Faith, in waiting, is the unoccupied hand. Faith is fixed on Jesus. Only Jesus is powerful enough to save us from the brokenness within, and the only one loving to want to. And, that’s where the author of Hebrews 11 goes in chapter 12. This is one of my favorite verses.

“Therefore, since we are surrounded by so great a cloud of witnesses, let us also lay aside every weight and the sin that so easily entangles. And let us run with perseverance the race marked out for us, fixing our eyes on Jesus, the pioneer and perfecter of our faith.”

Back to our thematic questions. Is God doing anything in my life? Will He ever? What do I do while I wait? While we wait, we fix our eyes on Jesus. We lay down the encumbrances and coils that so “easily entangle”. We look up and lay down.

Linger for a moment longer than you usually do on these blog posts. Fix your eyes on those verses above. Therefore……instead of worry, anxiety, anger, lust, etc. Read Hebrews 12:1-2 a few times, slowly. What comes into bold print for you?

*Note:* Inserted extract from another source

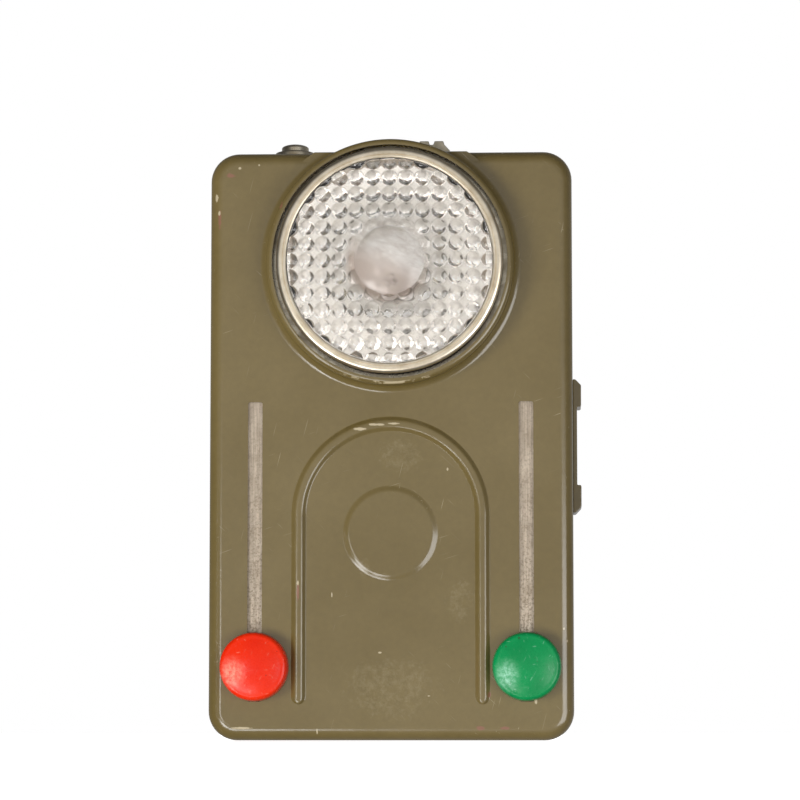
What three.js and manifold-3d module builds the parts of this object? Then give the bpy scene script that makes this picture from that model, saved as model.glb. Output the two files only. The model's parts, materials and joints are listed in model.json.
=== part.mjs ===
// Hand-held signal flashlight in a pressed-steel case, with a pillow lens under a screwed ring,
// a red and a green filter on knobs, a Morse button and a switch on top, and a hinged rear cover.
// Millimetres. +Z is up, +X is to the viewer's right, the lens faces -Y.
// The origin is the centre of the case's flat bottom.

import * as THREE from "three";
import { mergeVertices } from "three/addons/utils/BufferGeometryUtils.js";
import Module from "manifold-3d";

const wasm = await Module();
wasm.setup();

// Clearances and general values
const gap = 0.3; // between neighbouring solids
const runGap = 0.2; // between a slide and what it runs behind
const filmGap = 0.15; // between a filter frame and its film
const overrun = 1; // how far a cutting tool runs past its work
const weld = 0.0001; // vertices closer than this are one

// Case
const caseWidth = 78;
const caseDepth = 30;
const sheet = 0.7; // pressed steel
const cornerRadius = 6.2;
const bendRadius = 3;
const coverDepth = 5.2;
const seam = 0.3;
const lipDepth = 2.8; // rear cover's lip inside the case
const lipSheet = 0.6;
const lipLanding = 1.3; // width of the lip's weld to the cover's rim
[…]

The Christian hope looks back to the risen Jesus in order to look forward. We look up & lay down.


Greg Navitsky

Greg Navitsky

WGA Staff

While growing up in Arlington Heights, IL, it wasn’t until the start of my senior year did I start to wonder if Jesus was worth considering. For me, it took the intellectual, communal, and personal components to come together to say – yes – to Him. I like to say He captured the restlessness of my soul and like a guitar restrung my heart with the cords of eternity and it hasn’t gone back since.

Shortly after coming to know Jesus as my greatest hope and reality, my father died. Since then, I’ve taken great comfort in Corrie Ten Boom’s words, “If you look at the world, you’ll be distressed. If you look within, you’ll be depressed. If you look at God, you’ll be at rest.”

Then, not long after that, a family member came out to me. For the first time this dimension of life – spirituality and sexuality – wasn’t an abstract concept, this was and is a person. After attending to them with grace and truth, an odd phenomenon kept happening to me, or has it been for something? Individuals would continually trust me with their questions, wounds, and curiosities about their sexuality. At this point, it’s climbed to 15+. From there, I’ve invested the better part of eight years being engaged with individuals and immersed in the dizzying array of literature on these areas of our personhood.

I’ve found Elizabeth Elliot’s words to have great bearing on our cultural moment: “Faith doesn’t eliminate questions, but faith knows where to take them.” Two prayers that have grounded and guided my life are: “I long to have faith and obedience like those I see in the Scriptures, and I long to preach the gospel to the nations.”

Those are my life’s aims. Among my love of books, reflection, and nurturing meaningful relationships, I enjoy good coffee, jazz music, golf, snowboarding, the movies, pizza (pepperoni), cooking, the mountains, and the beach as well as traveling.

I hold an MDiv from Denver Seminary, and I hope to gain more clarity on pursuing a PhD in the coming years.

I’m humbled and honored to join the WGA staff and contribute to the on-going space they are curating for every person, every story, and every beautiful and broken aspect of our human experience.